Affordability, one of the stated goals of the partnership, may also be difficult to achieve under these conditions. Telecommunications pricing is influenced by operational costs, regulatory frameworks, and competitive pressure.

While sharing infrastructure can lower costs, financial obligations may still push the company to adopt pricing strategies that prioritize revenue recovery over consumer affordability, at least in the short term.

There is also the issue of public confidence. Years of service decline have likely affected customer trust in Sierratel’s ability to deliver reliable services. Rebuilding that trust will require more than structural changes.

It will depend on consistent service quality, transparent communication, and visible improvements in customer experience. Without these, even a well-designed partnership may struggle to gain traction.

At the same time, the government’s commitment to settling staff liabilities and maintaining oversight through mechanisms such as performance reviews and anti-corruption checks signals an awareness of the risks involved. If these measures are implemented effectively, they could help stabilize the company internally and create a foundation for gradual recovery.

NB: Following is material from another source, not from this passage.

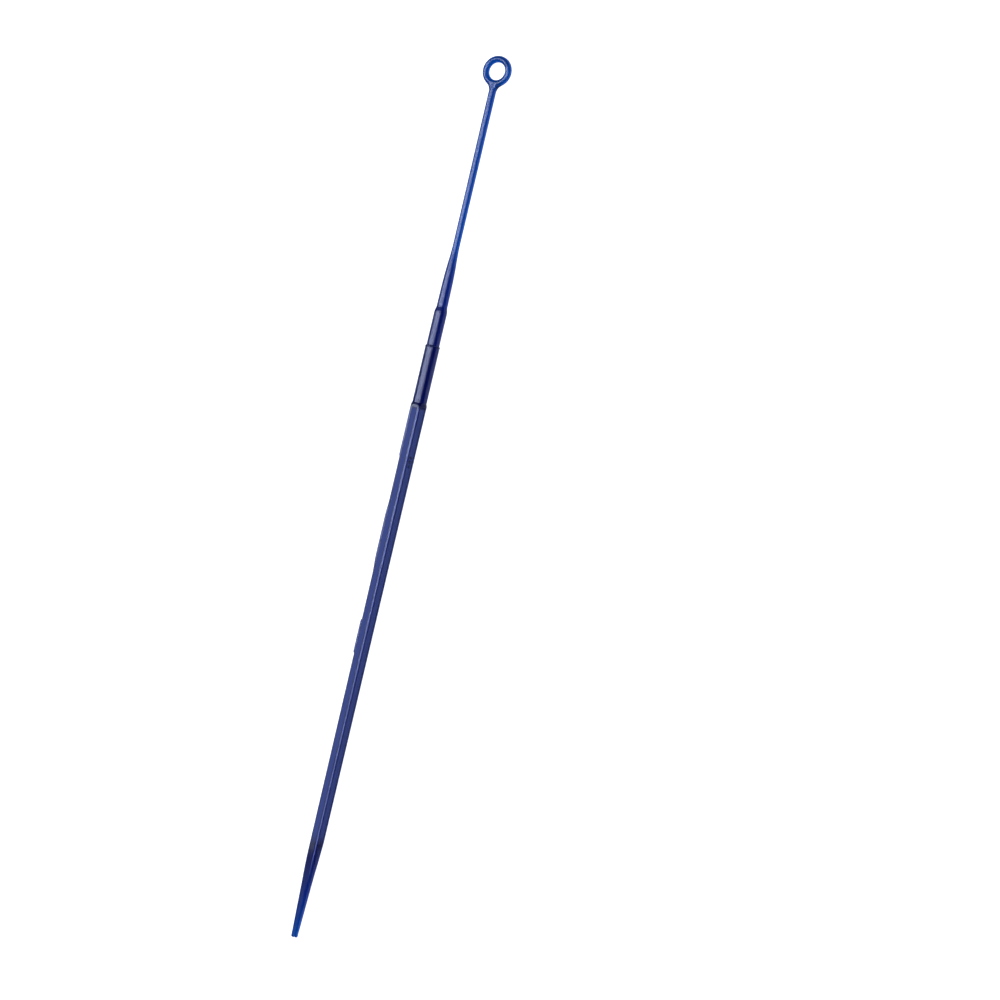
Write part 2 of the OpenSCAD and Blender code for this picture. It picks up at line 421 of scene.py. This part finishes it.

Ultimately, Sierratel’s revival effort represents both an opportunity and a test. The MVNO partnership provides a realistic entry point back into the market, but the weight of existing debt and obligations cannot be ignored.

Delivering quality and affordable service under these conditions is possible, but far from guaranteed. It will require disciplined financial management, strong regulatory support, and a clear focus on customer needs.

Whether Sierratel can meet these expectations remains to be seen. For now, cautious optimism may be warranted-but it should be accompanied by close scrutiny of how the plan unfolds in practice.